The Funeral Is Kate Zambreno’s Go-to Manet

Édouard Manet, The Funeral, 1867, oil on canvas, 28 5/8 x 35 5/8 in., at the Met since 1909

Someone on a social media site had quoted Kate Zambreno on her favorite Manet, in the opening pages of To Write As If Already Dead, and unfinished canvas he kept in his studio for nearly 30 years:

The Funeral (1867) is said to depict Charles Baudelaire’s funeral on September 2, 1867. The absence of a crowd could possibly be explained by others being away from Paris on holiday, or the threat of the gathering storm. Manet was one of the few mourners present. Although Baudelaire spent his last years in a nursing home in Paris, he had been estranged from the city for some time, in his penurious exile to Belgium. No longer being able to share walks with his friend in the Tuileries, Manet would write complaining about the shocking reception of his paintings in the Salon, which had previously rejected him, how he was savaged and caricatured by the press, both he and his paintings seen as stupid, abominable, ugly. Baudelaire had little patience for his friend’s bourgeois crav- ing for approval. One caustic reply, from 1865: “Do you believe you are the first man to find yourself in such a place? Have you more genius than Chateaubriand and Wagner?
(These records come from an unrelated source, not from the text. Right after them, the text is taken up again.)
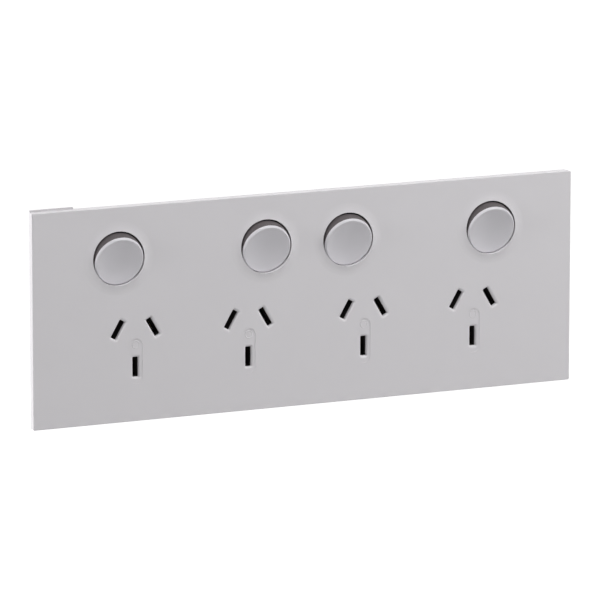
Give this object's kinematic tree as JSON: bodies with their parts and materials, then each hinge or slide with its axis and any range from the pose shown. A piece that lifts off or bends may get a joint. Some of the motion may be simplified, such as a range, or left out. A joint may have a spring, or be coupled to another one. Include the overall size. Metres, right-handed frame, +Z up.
{
  "type": "quad power outlet",
  "caption": "Wide flat wall plate with flat-pin sockets in a row and a round rocker switch above each, on a clip-on cover over a screw-fixed frame and enclosed mechanisms.",
  "frame": {"origin": "on the wall behind the middle of the plate, on the frame's rear face", "axes": "+X along the plate to the right as seen from the room, +Y into the wall, +Z up"},
  "size_m": [0.2152, 0.0318, 0.0801],
  "materials": {
    "cover_plastic": "fine satin moulding",
    "frame_plastic": "satin moulding",
    "white_plastic": "smooth satin moulding",
    "dark_plastic": "matt moulding",
    "housing_plastic": "matt moulding",
    "nylon": "smooth",
    "brass": "rolled strip",
    "terminal_brass": "machined bar",
    "spring_steel": "drawn wire",
    "plated_steel": "zinc plated"
  },
  "bodies": {
    "root": {"active_contact_1": "brass", "active_contact_2": "brass", "active_contact_3": "brass", "active_contact_4": "brass", "cover_plate": "cover_plastic", "left_active_terminal": "terminal_brass", "left_earth_bar": "brass", "left_earth_terminal": "terminal_brass", "left_front_moulding": "dark_plastic", "left_housing_screws": "plated_steel", "left_neutral_bar": "brass", "left_neutral_terminal": "terminal_brass", "left_rear_housing": "housing_plastic", "left_supply_bar": "brass", "left_terminal_screws": "plated_steel", "mounting_frame": "frame_plastic", "right_active_terminal": "terminal_brass", "right_earth_bar": "brass", "right_earth_terminal": "terminal_brass", "right_front_moulding": "dark_plastic", "right_housing_screws": "plated_steel", "right_neutral_bar": "brass", "right_neutral_terminal": "terminal_brass", "right_rear_housing": "housing_plastic", "right_supply_bar": "brass", "right_terminal_screws": "plated_steel"},
    "rocker_1": {"switch_cap_1": "white_plastic", "switch_carrier_1": "dark_plastic", "switch_plunger_1": "nylon", "switch_spring_1": "spring_steel"},
    "seesaw_1": {"seesaw_contact_1": "brass"},
    "rocker_2": {"switch_cap_2": "white_plastic", "switch_carrier_2": "dark_plastic", "switch_plunger_2": "nylon", "switch_spring_2": "spring_steel"},
    "seesaw_2": {"seesaw_contact_2": "brass"},
    "rocker_3": {"switch_cap_3": "white_plastic", "switch_carrier_3": "dark_plastic", "switch_plunger_3": "nylon", "switch_spring_3": "spring_steel"},
    "seesaw_3": {"seesaw_contact_3": "brass"},
    "rocker_4": {"switch_cap_4": "white_plastic", "switch_carrier_4": "dark_plastic", "switch_plunger_4": "nylon", "switch_spring_4": "spring_steel"},
    "seesaw_4": {"seesaw_contact_4": "brass"}
  },
  "joints": [
    {"name": "rocker_1_tilt", "type": "hinge", "parent": "root", "child": "rocker_1", "pos_m": [-0.0743, -0.0015, 0.0209], "axis": [-1, 0, 0], "range_deg": [0, 32]},
    {"name": "seesaw_1_tip", "type": "hinge", "parent": "root", "child": "seesaw_1", "pos_m": [-0.0743, 0.0081, 0.0209], "axis": [-1, 0, 0], "range_deg": [-20, 0]},
    {"name": "rocker_2_tilt", "type": "hinge", "parent": "root", "child": "rocker_2", "pos_m": [-0.01635, -0.0015, 0.0209], "axis": [-1, 0, 0], "range_deg": [0, 32]},
    {"name": "seesaw_2_tip", "type": "hinge", "parent": "root", "child": "seesaw_2", "pos_m": [-0.01635, 0.0081, 0.0209], "axis": [-1, 0, 0], "range_deg": [-20, 0]},
    {"name": "rocker_3_tilt", "type": "hinge", "parent": "root", "child": "rocker_3", "pos_m": [0.01635, -0.0015, 0.0209], "axis": [-1, 0, 0], "range_deg": [0, 32]},
    {"name": "seesaw_3_tip", "type": "hinge", "parent": "root", "child": "seesaw_3", "pos_m": [0.01635, 0.0081, 0.0209], "axis": [-1, 0, 0], "range_deg": [-20, 0]},
    {"name": "rocker_4_tilt", "type": "hinge", "parent": "root", "child": "rocker_4", "pos_m": [0.0743, -0.0015, 0.0209], "axis": [-1, 0, 0], "range_deg": [0, 32]},
    {"name": "seesaw_4_tip", "type": "hinge", "parent": "root", "child": "seesaw_4", "pos_m": [0.0743, 0.0081, 0.0209], "axis": [-1, 0, 0], "range_deg": [-20, 0]}
  ],
  "couplings": [
    {"joint": "seesaw_1_tip", "follows": "rocker_1_tilt", "ratio": -0.5},
    {"joint": "seesaw_2_tip", "follows": "rocker_2_tilt", "ratio": -0.5},
    {"joint": "seesaw_3_tip", "follows": "rocker_3_tilt", "ratio": -0.5},
    {"joint": "seesaw_4_tip", "follows": "rocker_4_tilt", "ratio": -0.5}
  ]
}
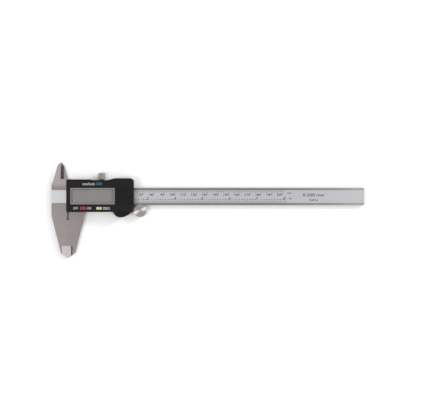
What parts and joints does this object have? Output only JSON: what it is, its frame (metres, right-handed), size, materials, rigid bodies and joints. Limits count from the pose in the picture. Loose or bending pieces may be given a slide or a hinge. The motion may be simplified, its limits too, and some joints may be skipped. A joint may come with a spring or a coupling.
{
  "type": "digital caliper",
  "caption": "Digital caliper with sliding display unit, knife-edge inside and outside jaws, thumb roller, lock screw and depth rod.",
  "frame": {"origin": "on the plane the caliper lies on, where it crosses the beam's centre line and the plane in which the closed outside jaws meet", "axes": "+X along the beam from the jaws to its free end, +Y across the beam towards the inside jaws and lock screw, +Z out of the back plate towards the display"},
  "size_m": [0.2909, 0.0894, 0.0145],
  "materials": {
    "ground_steel": "satin ground stainless steel",
    "circuit_laminate": "glass-fibre laminate",
    "printed_foil": "satin silver printed film",
    "sheet_steel": "satin sheet",
    "screw_steel": "oiled steel",
    "bronze": "rolled strip",
    "housing_plastic": "fine-textured dark plastic",
    "chip_plastic": "moulded epoxy",
    "elastomer": "layered silicone",
    "white_plastic": "moulded",
    "lcd_glass": "grey reflective display cell",
    "bezel_metal": "silver grey",
    "window_glass": "clear window",
    "film": "clear amber film",
    "cell_case": "bright drawn can",
    "spring_contact": "gold flash",
    "red_button": "satin red",
    "yellow_button": "satin pale yellow",
    "teal_button": "satin dark teal",
    "turned_steel": "turned and knurled"
  },
  "bodies": {
    "main_scale": {"beam_with_fixed_jaws": "ground_steel", "stator_strip": "circuit_laminate", "scale_foil": "printed_foil", "end_stop_plate": "sheet_steel", "end_stop_screws": "screw_steel"},
    "slider": {"slider_frame_with_jaws": "ground_steel", "back_plate": "sheet_steel", "back_plate_screws": "screw_steel", "depth_rod": "ground_steel", "depth_rod_rivets": "sheet_steel", "gib_strip": "bronze", "gib_screws": "screw_steel", "roller_bracket": "sheet_steel", "roller_bracket_screw": "screw_steel", "roller_pin": "screw_steel", "display_housing": "housing_plastic", "housing_screws": "screw_steel", "circuit_board": "circuit_laminate", "board_screws": "screw_steel", "controller_chip": "chip_plastic", "switch_domes": "spring_contact", "zebra_connectors": "elastomer", "lcd_holder": "white_plastic", "lcd_panel": "lcd_glass", "display_bezel": "bezel_metal", "display_window": "window_glass", "insulating_film": "film", "battery": "cell_case", "battery_contact_negative": "spring_contact", "battery_contact_positive": "spring_contact"},
    "roller": {"thumb_roller": "turned_steel"},
    "clamp_pad": {"lock_pad": "bronze"},
    "clamp_screw": {"lock_screw": "turned_steel"},
    "power_key": {"button_power": "red_button"},
    "zero_key": {"button_zero": "yellow_button"},
    "units_key": {"button_units": "teal_button"},
    "battery_door": {"battery_cover": "housing_plastic"}
  },
  "joints": [
    {"name": "slider_travel", "type": "slide", "parent": "main_scale", "child": "slider", "axis": [1, 0, 0], "range_m": [0, 0.2]},
    {"name": "roller_spin", "type": "hinge", "parent": "slider", "child": "roller", "pos_m": [0.06745, -0.013, 0.004], "axis": [0, 0, 1], "continuous": true},
    {"name": "lock_pad_press", "type": "slide", "parent": "slider", "child": "clamp_pad", "axis": [0, -1, 0], "range_m": [0, 0.000225]},
    {"name": "lock_screw_turn", "type": "hinge", "parent": "clamp_pad", "child": "clamp_screw", "pos_m": [0.0315, 0.012, 0.0032], "axis": [0, -1, 0], "range_deg": [0, 180]},
    {"name": "power_press", "type": "slide", "parent": "slider", "child": "power_key", "axis": [0, 0, -1], "range_m": [0, 0.0004], "stiffness_N_per_m": 2500, "springref_m": -0.0001},
    {"name": "zero_press", "type": "slide", "parent": "slider", "child": "zero_key", "axis": [0, 0, -1], "range_m": [0, 0.0004], "stiffness_N_per_m": 2500, "springref_m": -0.0001},
    {"name": "units_press", "type": "slide", "parent": "slider", "child": "units_key", "axis": [0, 0, -1], "range_m": [0, 0.0004], "stiffness_N_per_m": 2500, "springref_m": -0.0001},
    {"name": "battery_door_slide", "type": "slide", "parent": "slider", "child": "battery_door", "axis": [1, 0, 0], "range_m": [0, 0.018]}
  ],
  "couplings": [
    {"joint": "roller_spin", "follows": "slider_travel", "rad_per_m": 202.02},
    {"joint": "lock_screw_turn", "follows": "lock_pad_press", "rad_per_m": 13963}
  ]
}
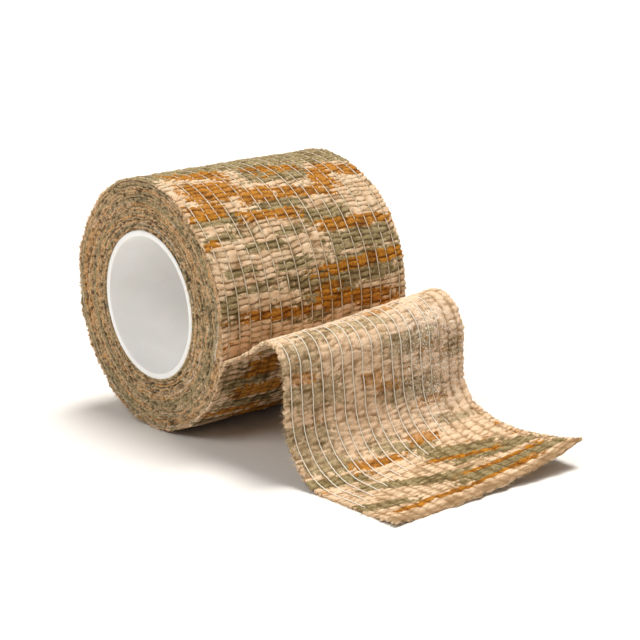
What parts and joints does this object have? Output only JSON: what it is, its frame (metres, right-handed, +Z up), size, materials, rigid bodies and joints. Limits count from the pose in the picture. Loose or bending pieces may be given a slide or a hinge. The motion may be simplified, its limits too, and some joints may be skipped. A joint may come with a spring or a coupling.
{
  "type": "stretch wrap roll",
  "caption": "Roll of crinkled self-clinging stretch fabric wrap on a plastic core, resting on its rim, with a free tail that rises, folds over a crest and lies out flat.",
  "frame": {"origin": "centre of the core's bore, half way along it", "axes": "+X along the bore and the roll's width, +Z up, the tail leaves the roll towards -Y"},
  "size_m": [0.05, 0.1078, 0.0551],
  "materials": {
    "core_plastic": "satin white moulded plastic",
    "printed_fabric": "crinkled non-woven with a blocky three-colour print",
    "inner_fabric": "crinkled non-woven, print showing through",
    "elastic_thread": "matt white elastic yarn"
  },
  "bodies": {
    "roll": {"core": "core_plastic", "wound_turns": "printed_fabric", "outer_turn_face_web": "printed_fabric", "outer_turn_inner_web": "inner_fabric", "outer_turn_threads": "elastic_thread"},
    "rise": {"rise_face_web": "printed_fabric", "rise_inner_web": "inner_fabric", "rise_threads": "elastic_thread"},
    "fall": {"fall_face_web": "printed_fabric", "fall_inner_web": "inner_fabric", "fall_threads": "elastic_thread"},
    "end_flap": {"flap_face_web": "printed_fabric", "flap_inner_web": "inner_fabric", "flap_threads": "elastic_thread"}
  },
  "joints": [
    {"name": "peel_bend", "type": "hinge", "parent": "roll", "child": "rise", "pos_m": [0, -0.02738, -0.00686], "axis": [-1, 0, 0], "range_deg": [0, 30]},
    {"name": "crest_bend", "type": "hinge", "parent": "rise", "child": "fall", "pos_m": [0, -0.04398, -0.00041], "axis": [-1, 0, 0], "range_deg": [0, 60]},
    {"name": "floor_bend", "type": "hinge", "parent": "fall", "child": "end_flap", "pos_m": [0, -0.05076, -0.02415], "axis": [-1, 0, 0], "range_deg": [0, 75]}
  ]
}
People mocked them quite a lot don’t you know. They did not die from it.” The painting was unfinished, only discovered in Manet’s studio after his death. I wonder how often he looked at it, and when he did, whether he still thought of his friend. Perhaps it was unfinished because there was something still unsettled, even private, for him about the canvas.

Pissarro traded his own works to Vollard for it, and his widow sold it back a few years later. It’s been at the Met since 1909.